• Alquife to Guadix 24km

    May 9, 2024 in Spain ⋅ ☁️ 25 °C

    We got up on time at 0600 but for some reason, it took longer than usual to get ready, I spent too much time looking for stuff, making sure that I wouldn't leave anything behind. Invariably, everyone loses something on the camino, you try to make sure everything is packed but somehow things get left behind, hopefully nothing too important. In the end we never left until almost 0700.

    It was quite cool and so for the first time on this camino I wore my fleece, but of course it didn't take too long for us to warm up as we walked in the rising sun. Today's section is described by the camino website Gronze.com as easy and so it proved to be, and so we managed to keep up a decent pace.

    Just before the town of Jérez del Marquesado there was a steep but short descent but the path was wide and flat so it did not present any difficulty. However, on the camino, what goes down inevitably also goes up. Once we crossed a small bridge over a river and navigated our way around a flooded section of the path. We then began a long and steep ascent into the next town. The path had been a tarmac path about 50 years ago, it was now largely broken up, but still relatively flat so it wasn't too bad. Still, we were glad to reach the top, not least because there at the very top of the hill was a bench placed there specifically for pilgrims needing a rest after the climb up the hill, there was also a fountain of cold water and so Ken filled his hat, no, really, he filled his hat. We sat for a few minutes catching our breath and taking in the fantastic view.

    As we walked further into the town we found a café that was open and so treated ourselves to our usual camino breakfast of coffee and toast. While we were there the unfriendly French lady came in and ignored us, then ten minutes later Jorge came in and didn't ignore us.

    Leaving the town we found ourselves once again in the peace and quiet of the countryside, listening to the singing of the birds and the relentless sound of our footsteps on the path. We had to navigate around more sections of the path that were flooded, sometimes we had to cross where streams of water were flowing over the path but it wasn't too difficult. In Collogos de Gaudix we stopped for what turned out to be probably the best coffee of our camino so far. We had to stop for a Roman Catholic procession carrying a statue of a saint, and making lots of noise., but we were soon once more in the peace of the (empty) countryside. It was very hot by this time with little to no (mostly no) shade, and also very tedious walking along a tarmac road with the same flat landscape on every side, all the way to Gaudix. It was so tediously flat it seemed to go on forever. However, as so often happens on the camino, we turned a corner and suddenly the town was right there in front of us. It was of course, up a hill, it seems that every town in Spain is at the top of a hill.

    We got to what we thought was the albergue but it turned out to be the bar owned by the same guy that owned the albergue. After all the usual formalities, his daughter drove us to the albergue, along with the two Italian ladies. The albergue turned out to be a cave house, of which there are many in this area, some going back hundreds of years.
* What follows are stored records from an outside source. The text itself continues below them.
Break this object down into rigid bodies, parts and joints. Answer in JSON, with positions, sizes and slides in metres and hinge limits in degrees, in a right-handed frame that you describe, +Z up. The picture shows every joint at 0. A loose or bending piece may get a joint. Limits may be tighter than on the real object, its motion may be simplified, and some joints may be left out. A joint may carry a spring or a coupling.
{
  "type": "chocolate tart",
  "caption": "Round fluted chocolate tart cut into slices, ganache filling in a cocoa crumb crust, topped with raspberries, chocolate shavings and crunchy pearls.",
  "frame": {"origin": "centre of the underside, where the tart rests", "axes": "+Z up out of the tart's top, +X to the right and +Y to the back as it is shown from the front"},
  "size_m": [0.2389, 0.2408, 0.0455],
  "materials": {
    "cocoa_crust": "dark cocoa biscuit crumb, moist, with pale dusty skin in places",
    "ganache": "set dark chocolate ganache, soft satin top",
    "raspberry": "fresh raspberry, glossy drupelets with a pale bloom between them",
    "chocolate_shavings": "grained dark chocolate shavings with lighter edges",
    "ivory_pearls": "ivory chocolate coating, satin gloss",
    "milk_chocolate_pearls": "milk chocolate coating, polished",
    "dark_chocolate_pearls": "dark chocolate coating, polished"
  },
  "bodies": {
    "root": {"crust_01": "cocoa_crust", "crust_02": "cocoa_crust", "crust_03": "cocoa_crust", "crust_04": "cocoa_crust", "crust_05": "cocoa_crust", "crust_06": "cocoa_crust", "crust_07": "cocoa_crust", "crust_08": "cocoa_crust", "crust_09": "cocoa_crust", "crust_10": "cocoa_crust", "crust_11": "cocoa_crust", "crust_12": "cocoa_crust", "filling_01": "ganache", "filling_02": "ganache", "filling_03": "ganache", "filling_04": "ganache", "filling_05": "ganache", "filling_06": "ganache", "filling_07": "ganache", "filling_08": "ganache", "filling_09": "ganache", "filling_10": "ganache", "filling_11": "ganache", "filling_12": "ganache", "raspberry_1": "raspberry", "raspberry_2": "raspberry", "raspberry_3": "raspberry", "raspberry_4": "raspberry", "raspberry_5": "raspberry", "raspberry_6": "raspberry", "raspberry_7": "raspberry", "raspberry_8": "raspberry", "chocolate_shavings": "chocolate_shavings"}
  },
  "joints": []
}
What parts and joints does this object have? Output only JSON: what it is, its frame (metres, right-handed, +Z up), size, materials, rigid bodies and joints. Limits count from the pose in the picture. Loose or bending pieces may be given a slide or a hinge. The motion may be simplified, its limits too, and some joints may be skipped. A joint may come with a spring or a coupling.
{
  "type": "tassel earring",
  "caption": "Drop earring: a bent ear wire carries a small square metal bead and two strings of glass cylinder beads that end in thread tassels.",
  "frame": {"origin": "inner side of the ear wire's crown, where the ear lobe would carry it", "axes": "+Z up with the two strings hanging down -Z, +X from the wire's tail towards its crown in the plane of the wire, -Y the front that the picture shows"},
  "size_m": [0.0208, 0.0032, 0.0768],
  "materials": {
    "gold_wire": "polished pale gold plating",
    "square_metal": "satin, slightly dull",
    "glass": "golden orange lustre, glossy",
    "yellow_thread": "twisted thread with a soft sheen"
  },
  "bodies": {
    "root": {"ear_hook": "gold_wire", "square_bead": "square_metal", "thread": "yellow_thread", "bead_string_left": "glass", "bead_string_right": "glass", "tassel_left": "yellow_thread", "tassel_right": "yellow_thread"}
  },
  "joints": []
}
Despite the fact that it was boiling hot outside, it was quite cool inside the albergue. The shower was good, and the place was clean. We went back to the bar for dinner only to find that they were not doing food today. The owner recommended another place but it turned out to be closed, so we went back to the bar for drinks, there were no shops open so it looked like we were going to have a hungry night. However, when the bar owner realised our situation, he made dinner for us, lentil soup and grilled chicken and chips, it was fab. Once again, we were blessed by the kindness of strangers.

    Later we went to the Cathedral so I could light some candles and then went to the Dia supermarket which had opened after siesta to get supplies for tomorrow. Apparently there is a three day fiesta starting tonight and everything is closing for the three days. I was glad we weren't arriving tomorrow, and I felt a bit sorry for any pilgrims who were a day or two behind us. With all our tasks done, it was time to get back to the albergue and get to bed, early rise tomorrow.